Raw data:
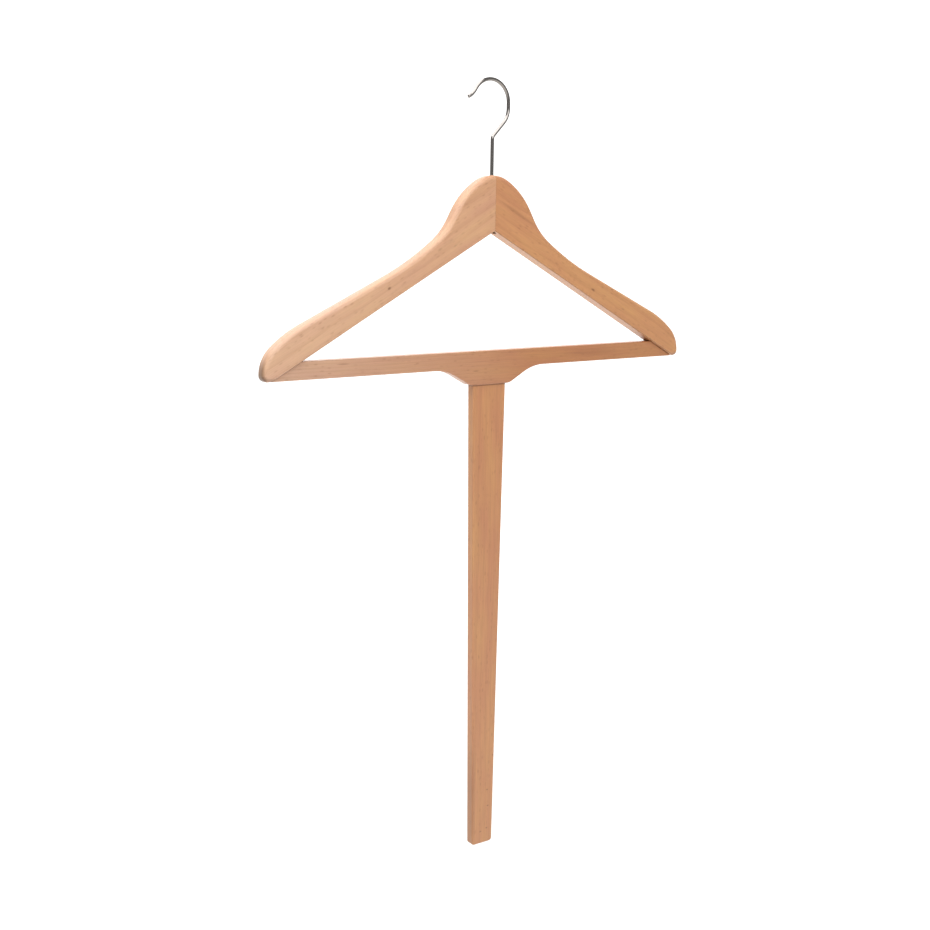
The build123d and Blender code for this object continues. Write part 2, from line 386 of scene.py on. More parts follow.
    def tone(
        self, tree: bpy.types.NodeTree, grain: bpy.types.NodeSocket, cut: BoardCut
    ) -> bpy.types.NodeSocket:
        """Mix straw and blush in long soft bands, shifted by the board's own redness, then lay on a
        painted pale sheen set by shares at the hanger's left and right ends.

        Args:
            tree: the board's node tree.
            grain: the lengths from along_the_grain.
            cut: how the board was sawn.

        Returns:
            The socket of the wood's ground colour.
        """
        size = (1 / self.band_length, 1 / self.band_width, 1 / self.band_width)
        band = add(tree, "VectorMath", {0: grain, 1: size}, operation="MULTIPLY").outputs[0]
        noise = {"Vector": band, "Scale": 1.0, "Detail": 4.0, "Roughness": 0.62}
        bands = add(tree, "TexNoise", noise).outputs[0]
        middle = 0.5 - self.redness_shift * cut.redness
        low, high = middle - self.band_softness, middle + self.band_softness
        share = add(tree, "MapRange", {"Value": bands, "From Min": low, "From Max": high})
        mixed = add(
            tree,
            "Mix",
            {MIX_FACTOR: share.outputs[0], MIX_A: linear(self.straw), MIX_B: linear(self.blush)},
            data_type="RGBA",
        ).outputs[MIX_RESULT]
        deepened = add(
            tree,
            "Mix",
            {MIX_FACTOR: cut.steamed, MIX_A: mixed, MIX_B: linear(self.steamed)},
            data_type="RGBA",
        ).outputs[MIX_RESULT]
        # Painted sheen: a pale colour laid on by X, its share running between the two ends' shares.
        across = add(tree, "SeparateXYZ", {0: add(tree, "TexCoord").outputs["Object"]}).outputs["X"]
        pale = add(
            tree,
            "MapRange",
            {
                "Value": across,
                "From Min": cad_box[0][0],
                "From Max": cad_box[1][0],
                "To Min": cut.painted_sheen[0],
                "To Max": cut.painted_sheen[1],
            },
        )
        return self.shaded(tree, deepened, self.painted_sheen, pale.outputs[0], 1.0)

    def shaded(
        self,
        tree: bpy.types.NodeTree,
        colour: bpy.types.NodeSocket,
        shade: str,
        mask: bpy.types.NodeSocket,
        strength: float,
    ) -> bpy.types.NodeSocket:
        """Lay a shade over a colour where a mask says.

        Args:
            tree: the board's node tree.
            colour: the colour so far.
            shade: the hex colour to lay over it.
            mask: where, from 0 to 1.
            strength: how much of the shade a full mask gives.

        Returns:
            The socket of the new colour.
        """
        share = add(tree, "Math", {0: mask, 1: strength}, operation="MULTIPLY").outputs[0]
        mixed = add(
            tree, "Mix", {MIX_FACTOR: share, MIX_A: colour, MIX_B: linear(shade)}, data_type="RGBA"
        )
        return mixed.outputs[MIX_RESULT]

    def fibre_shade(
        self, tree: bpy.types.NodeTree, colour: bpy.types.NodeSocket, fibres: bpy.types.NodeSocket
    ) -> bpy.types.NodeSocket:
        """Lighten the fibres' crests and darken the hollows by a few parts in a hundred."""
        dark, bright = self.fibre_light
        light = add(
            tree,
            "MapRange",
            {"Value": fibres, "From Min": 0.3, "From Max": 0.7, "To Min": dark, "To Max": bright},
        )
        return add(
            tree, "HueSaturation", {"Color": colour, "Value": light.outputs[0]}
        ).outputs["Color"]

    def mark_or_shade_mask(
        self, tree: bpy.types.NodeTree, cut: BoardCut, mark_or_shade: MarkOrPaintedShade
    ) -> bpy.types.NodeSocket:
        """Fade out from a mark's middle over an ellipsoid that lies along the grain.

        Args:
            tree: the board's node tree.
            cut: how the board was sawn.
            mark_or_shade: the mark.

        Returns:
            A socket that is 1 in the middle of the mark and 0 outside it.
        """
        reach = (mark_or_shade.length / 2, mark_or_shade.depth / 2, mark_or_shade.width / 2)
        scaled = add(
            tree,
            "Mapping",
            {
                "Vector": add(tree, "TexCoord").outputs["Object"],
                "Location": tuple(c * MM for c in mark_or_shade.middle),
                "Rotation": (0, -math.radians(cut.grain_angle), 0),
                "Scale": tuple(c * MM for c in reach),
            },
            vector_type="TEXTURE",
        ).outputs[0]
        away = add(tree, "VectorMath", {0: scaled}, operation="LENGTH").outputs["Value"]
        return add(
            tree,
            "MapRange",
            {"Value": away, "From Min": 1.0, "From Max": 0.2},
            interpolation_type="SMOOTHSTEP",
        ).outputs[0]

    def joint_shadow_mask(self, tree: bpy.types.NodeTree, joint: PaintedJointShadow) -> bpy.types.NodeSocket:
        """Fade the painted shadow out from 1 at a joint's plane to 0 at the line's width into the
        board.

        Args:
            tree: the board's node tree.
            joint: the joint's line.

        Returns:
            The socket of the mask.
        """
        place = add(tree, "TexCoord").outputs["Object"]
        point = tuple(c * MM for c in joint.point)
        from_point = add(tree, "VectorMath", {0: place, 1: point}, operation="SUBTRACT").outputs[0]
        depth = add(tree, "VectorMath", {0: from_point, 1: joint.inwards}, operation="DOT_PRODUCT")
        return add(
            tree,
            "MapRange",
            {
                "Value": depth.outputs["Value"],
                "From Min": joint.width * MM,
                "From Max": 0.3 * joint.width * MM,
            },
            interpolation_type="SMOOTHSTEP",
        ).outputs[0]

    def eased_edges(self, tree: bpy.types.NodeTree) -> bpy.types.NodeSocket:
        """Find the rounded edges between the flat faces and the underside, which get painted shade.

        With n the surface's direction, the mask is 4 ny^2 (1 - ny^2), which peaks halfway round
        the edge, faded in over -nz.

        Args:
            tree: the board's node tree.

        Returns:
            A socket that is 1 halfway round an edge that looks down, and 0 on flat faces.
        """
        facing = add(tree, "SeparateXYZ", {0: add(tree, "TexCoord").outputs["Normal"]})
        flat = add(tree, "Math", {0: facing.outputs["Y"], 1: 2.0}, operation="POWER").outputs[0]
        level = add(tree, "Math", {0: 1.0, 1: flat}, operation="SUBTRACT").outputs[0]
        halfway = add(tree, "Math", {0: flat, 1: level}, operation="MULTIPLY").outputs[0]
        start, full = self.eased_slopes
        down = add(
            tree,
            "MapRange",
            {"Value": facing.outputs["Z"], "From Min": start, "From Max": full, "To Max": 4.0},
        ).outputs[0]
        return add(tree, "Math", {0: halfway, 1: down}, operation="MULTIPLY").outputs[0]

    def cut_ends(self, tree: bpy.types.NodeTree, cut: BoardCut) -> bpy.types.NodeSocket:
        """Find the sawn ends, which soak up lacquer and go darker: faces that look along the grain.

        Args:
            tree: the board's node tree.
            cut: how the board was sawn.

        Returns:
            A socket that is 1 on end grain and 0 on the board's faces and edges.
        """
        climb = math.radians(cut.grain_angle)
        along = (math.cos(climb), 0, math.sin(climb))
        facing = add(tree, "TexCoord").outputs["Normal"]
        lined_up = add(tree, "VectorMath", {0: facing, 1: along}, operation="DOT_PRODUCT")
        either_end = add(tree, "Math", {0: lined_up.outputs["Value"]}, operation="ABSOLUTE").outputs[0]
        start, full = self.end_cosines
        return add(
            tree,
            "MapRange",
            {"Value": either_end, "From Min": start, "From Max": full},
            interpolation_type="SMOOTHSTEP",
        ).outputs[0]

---

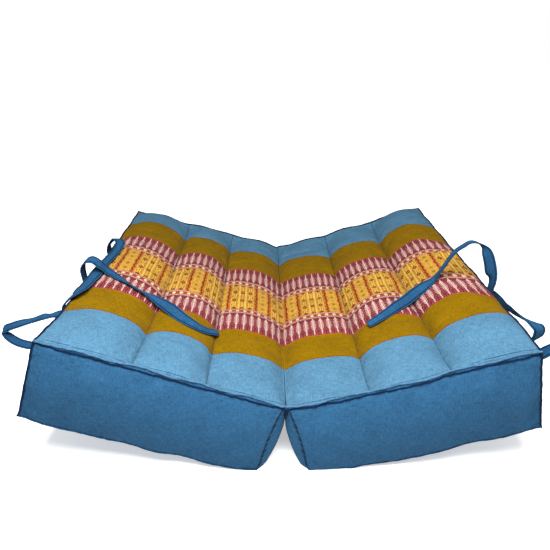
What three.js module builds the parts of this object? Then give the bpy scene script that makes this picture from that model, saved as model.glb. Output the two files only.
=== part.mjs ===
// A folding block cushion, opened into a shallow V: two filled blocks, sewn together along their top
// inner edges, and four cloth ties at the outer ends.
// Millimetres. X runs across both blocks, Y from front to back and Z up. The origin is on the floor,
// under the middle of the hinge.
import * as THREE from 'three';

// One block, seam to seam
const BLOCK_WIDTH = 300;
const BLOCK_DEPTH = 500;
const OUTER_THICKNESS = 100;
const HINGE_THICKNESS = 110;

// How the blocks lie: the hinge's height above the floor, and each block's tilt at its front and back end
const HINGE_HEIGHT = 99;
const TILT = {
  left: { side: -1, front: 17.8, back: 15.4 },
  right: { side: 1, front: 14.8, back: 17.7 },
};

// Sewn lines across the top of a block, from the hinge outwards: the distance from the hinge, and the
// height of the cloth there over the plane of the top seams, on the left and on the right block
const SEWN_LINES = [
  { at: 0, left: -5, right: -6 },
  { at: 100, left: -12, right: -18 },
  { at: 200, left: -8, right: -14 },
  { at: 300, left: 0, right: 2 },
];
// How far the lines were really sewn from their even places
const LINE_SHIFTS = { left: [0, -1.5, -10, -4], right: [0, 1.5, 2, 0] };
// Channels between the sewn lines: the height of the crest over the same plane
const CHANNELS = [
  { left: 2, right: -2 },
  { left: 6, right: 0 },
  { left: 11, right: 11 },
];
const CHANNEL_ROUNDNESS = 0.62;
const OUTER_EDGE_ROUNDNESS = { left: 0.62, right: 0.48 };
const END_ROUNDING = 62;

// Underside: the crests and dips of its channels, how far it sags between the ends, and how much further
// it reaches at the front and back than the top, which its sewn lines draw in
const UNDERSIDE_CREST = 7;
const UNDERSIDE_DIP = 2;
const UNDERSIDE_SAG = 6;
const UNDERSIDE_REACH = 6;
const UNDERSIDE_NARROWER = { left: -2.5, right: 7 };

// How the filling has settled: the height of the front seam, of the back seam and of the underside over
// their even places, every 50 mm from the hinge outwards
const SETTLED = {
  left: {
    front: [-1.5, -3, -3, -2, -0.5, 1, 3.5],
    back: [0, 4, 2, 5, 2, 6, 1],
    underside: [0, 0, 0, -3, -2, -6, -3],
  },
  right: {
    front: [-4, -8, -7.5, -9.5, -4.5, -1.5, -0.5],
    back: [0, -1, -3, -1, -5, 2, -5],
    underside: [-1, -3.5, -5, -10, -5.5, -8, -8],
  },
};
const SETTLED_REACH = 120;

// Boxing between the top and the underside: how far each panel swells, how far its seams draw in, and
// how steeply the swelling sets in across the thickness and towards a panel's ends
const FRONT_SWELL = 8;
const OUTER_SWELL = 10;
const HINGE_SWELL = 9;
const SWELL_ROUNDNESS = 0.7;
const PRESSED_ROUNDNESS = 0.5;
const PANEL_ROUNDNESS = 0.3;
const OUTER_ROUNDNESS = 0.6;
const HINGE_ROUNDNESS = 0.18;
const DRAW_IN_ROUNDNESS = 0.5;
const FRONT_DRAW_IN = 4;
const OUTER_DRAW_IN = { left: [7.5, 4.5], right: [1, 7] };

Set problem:
Give again the run of lines that opens at the line with "What three.js module" and closes at the line with "const HINGE_THICKNESS = 110;", exactly, and only that run.

Correct response:
What three.js module builds the parts of this object? Then give the bpy scene script that makes this picture from that model, saved as model.glb. Output the two files only.
=== part.mjs ===
// A folding block cushion, opened into a shallow V: two filled blocks, sewn together along their top
// inner edges, and four cloth ties at the outer ends.
// Millimetres. X runs across both blocks, Y from front to back and Z up. The origin is on the floor,
// under the middle of the hinge.
import * as THREE from 'three';

// One block, seam to seam
const BLOCK_WIDTH = 300;
const BLOCK_DEPTH = 500;
const OUTER_THICKNESS = 100;
const HINGE_THICKNESS = 110;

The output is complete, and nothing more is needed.